## [WHAT THE EXERCISE ASKS]
Write out the lines from the top of the material through the line with "return sweep(line, lambda k: FILAMENT_D", exactly and with nothing added.

## [PROVIDED DATA]

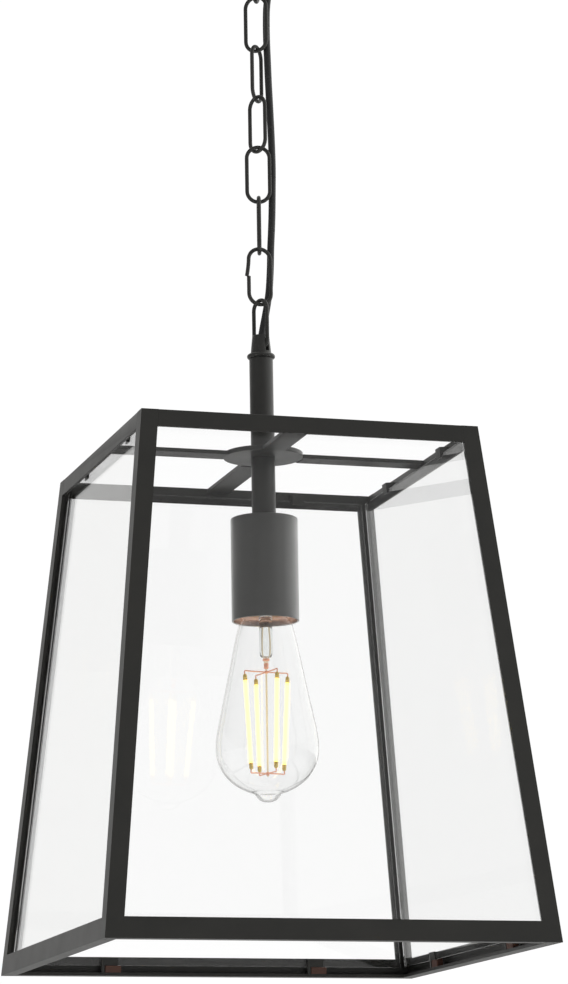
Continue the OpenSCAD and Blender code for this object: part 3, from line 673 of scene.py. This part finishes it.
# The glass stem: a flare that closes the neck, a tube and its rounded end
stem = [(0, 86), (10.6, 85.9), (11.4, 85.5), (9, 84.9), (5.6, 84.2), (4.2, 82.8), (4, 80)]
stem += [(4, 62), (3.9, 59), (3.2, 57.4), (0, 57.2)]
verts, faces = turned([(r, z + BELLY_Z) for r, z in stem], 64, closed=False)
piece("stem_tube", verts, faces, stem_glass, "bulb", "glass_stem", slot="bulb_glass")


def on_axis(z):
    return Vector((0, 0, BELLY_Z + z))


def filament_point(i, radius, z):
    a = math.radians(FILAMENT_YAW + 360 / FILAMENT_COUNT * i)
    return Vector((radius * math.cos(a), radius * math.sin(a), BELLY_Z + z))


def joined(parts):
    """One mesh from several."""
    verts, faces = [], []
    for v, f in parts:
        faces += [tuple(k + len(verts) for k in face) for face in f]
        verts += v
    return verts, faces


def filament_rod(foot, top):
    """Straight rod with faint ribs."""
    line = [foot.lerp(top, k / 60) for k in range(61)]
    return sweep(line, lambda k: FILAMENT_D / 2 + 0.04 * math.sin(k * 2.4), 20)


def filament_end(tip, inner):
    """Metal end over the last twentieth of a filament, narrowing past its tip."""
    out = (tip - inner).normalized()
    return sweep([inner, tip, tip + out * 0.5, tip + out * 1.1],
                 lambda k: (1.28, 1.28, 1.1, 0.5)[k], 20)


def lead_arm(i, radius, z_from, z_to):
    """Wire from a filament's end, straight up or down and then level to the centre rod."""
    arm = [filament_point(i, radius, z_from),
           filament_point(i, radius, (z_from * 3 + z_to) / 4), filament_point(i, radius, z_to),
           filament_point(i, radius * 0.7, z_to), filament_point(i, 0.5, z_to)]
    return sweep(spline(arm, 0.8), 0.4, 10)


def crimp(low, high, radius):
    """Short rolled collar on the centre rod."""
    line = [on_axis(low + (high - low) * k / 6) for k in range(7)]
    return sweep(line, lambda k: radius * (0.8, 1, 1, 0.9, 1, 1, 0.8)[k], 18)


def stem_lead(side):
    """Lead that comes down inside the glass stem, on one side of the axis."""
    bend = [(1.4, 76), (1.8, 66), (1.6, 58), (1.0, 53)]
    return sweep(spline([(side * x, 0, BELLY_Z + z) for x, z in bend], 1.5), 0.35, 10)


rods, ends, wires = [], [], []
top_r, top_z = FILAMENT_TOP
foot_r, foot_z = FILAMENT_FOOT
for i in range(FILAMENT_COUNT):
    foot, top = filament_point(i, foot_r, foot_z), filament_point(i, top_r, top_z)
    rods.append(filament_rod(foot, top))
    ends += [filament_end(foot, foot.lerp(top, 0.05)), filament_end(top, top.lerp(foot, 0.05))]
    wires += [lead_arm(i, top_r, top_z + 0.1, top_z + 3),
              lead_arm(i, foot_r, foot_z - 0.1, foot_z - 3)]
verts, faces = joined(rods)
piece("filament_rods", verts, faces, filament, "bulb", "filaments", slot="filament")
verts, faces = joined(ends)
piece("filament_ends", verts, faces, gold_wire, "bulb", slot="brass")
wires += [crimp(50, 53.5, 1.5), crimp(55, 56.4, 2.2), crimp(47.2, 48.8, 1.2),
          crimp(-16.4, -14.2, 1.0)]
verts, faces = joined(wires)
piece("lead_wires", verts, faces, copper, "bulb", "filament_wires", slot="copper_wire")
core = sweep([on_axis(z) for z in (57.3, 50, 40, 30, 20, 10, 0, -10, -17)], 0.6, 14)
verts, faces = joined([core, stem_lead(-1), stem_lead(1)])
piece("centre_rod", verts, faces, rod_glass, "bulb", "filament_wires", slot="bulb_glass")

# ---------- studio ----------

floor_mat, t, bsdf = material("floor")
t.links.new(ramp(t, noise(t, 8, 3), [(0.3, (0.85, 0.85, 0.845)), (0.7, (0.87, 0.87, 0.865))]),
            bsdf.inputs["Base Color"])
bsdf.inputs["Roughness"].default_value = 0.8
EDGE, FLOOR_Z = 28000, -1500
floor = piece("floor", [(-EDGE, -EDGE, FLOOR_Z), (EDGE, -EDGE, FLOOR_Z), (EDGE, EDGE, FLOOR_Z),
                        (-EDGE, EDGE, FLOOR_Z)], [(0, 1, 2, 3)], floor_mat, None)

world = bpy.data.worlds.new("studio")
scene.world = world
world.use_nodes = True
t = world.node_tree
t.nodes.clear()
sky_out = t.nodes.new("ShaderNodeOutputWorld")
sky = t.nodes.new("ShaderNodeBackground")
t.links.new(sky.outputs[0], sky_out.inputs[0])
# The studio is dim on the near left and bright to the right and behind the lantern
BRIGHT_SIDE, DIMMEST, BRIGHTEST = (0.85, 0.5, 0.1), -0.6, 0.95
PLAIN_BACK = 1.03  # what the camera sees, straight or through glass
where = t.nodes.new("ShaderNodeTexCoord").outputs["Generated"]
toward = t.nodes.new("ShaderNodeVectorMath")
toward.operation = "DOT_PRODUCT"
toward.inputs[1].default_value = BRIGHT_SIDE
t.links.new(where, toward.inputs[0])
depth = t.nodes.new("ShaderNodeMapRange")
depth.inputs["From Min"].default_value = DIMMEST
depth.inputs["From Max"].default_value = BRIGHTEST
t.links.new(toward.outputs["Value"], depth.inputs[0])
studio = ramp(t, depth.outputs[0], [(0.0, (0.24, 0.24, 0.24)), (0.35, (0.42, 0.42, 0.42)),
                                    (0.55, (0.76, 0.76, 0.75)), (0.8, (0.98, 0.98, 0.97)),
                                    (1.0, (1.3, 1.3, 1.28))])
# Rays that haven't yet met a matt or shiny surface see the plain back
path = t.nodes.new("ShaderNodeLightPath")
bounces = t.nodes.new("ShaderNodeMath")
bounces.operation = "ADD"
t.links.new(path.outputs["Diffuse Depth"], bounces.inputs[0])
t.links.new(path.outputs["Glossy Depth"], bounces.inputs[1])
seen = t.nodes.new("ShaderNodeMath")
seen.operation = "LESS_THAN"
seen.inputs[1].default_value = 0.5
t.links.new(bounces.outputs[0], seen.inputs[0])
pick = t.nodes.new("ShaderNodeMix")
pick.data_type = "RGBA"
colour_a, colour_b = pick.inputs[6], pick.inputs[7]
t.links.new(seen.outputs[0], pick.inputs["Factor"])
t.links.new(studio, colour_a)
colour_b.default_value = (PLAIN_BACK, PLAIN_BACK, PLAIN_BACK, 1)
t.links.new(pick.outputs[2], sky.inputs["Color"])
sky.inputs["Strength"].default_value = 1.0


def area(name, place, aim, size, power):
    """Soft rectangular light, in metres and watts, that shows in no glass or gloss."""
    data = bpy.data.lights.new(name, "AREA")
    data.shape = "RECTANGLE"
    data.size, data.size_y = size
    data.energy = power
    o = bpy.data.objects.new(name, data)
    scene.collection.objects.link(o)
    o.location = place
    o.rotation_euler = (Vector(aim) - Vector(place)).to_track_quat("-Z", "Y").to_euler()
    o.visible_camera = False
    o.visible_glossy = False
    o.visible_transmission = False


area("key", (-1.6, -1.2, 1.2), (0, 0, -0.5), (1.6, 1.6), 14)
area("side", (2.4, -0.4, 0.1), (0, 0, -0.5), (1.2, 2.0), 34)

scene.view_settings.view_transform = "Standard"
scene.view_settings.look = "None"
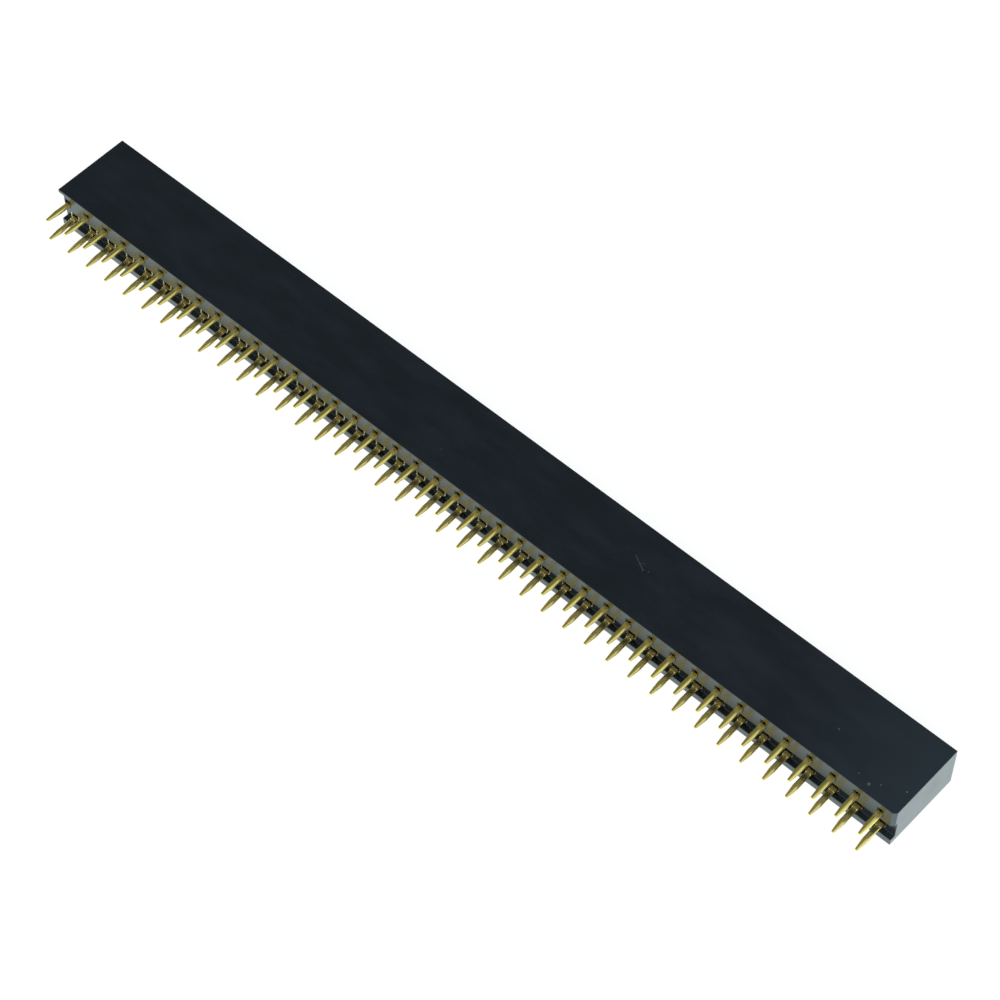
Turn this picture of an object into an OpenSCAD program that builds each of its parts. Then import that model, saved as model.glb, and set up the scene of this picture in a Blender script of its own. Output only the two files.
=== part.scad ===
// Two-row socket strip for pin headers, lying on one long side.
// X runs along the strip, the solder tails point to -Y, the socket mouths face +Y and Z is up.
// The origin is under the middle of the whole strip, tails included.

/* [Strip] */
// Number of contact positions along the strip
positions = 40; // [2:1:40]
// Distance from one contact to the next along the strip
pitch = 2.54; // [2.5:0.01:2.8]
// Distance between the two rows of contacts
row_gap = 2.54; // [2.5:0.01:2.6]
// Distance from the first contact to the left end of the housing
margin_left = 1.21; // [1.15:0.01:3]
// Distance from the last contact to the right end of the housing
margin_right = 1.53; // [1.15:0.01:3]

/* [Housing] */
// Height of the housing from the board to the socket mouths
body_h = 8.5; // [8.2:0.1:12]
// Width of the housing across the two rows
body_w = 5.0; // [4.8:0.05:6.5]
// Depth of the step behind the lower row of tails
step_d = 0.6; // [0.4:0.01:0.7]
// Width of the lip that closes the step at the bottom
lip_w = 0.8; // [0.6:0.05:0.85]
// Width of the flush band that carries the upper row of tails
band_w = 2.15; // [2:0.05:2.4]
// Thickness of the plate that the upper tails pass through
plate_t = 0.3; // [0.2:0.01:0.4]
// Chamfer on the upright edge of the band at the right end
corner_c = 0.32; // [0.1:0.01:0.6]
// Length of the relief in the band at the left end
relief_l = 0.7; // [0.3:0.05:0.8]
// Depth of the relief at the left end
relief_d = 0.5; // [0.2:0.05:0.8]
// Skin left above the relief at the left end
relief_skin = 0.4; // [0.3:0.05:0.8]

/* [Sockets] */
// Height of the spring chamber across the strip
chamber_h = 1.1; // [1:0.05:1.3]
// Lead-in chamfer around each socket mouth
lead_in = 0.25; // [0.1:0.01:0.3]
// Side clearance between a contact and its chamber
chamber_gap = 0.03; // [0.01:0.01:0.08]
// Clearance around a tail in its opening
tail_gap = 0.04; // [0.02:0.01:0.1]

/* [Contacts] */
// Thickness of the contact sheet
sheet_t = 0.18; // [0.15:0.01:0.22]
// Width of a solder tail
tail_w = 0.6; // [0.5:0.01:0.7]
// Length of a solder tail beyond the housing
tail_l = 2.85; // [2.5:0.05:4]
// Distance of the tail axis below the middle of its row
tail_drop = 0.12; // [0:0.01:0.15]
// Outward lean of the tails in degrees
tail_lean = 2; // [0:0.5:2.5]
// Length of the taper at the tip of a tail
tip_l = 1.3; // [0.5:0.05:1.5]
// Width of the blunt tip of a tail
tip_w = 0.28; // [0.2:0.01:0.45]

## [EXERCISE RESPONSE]
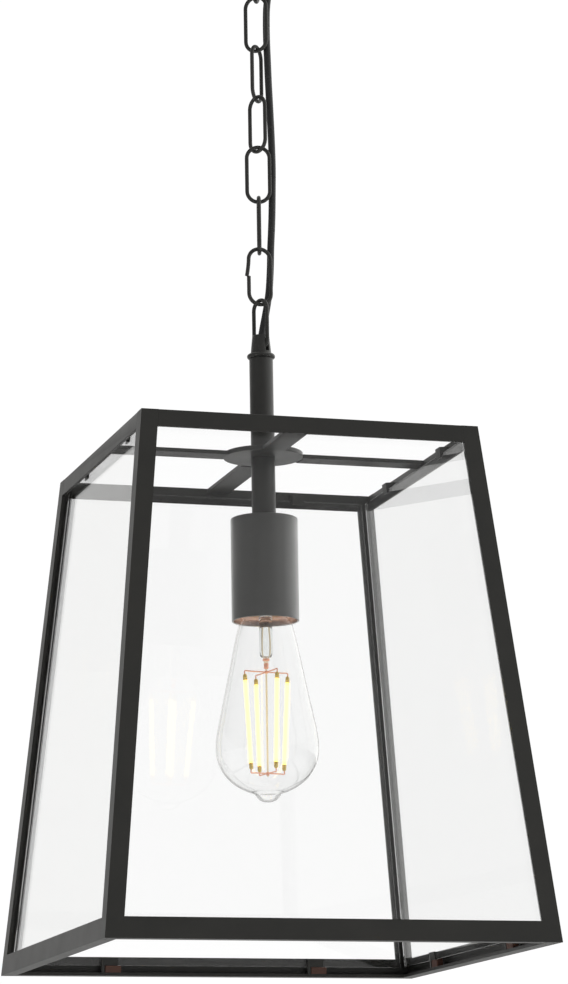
Continue the OpenSCAD and Blender code for this object: part 3, from line 673 of scene.py. This part finishes it.
# The glass stem: a flare that closes the neck, a tube and its rounded end
stem = [(0, 86), (10.6, 85.9), (11.4, 85.5), (9, 84.9), (5.6, 84.2), (4.2, 82.8), (4, 80)]
stem += [(4, 62), (3.9, 59), (3.2, 57.4), (0, 57.2)]
verts, faces = turned([(r, z + BELLY_Z) for r, z in stem], 64, closed=False)
piece("stem_tube", verts, faces, stem_glass, "bulb", "glass_stem", slot="bulb_glass")


def on_axis(z):
    return Vector((0, 0, BELLY_Z + z))


def filament_point(i, radius, z):
    a = math.radians(FILAMENT_YAW + 360 / FILAMENT_COUNT * i)
    return Vector((radius * math.cos(a), radius * math.sin(a), BELLY_Z + z))


def joined(parts):
    """One mesh from several."""
    verts, faces = [], []
    for v, f in parts:
        faces += [tuple(k + len(verts) for k in face) for face in f]
        verts += v
    return verts, faces


def filament_rod(foot, top):
    """Straight rod with faint ribs."""
    line = [foot.lerp(top, k / 60) for k in range(61)]
    return sweep(line, lambda k: FILAMENT_D / 2 + 0.04 * math.sin(k * 2.4), 20)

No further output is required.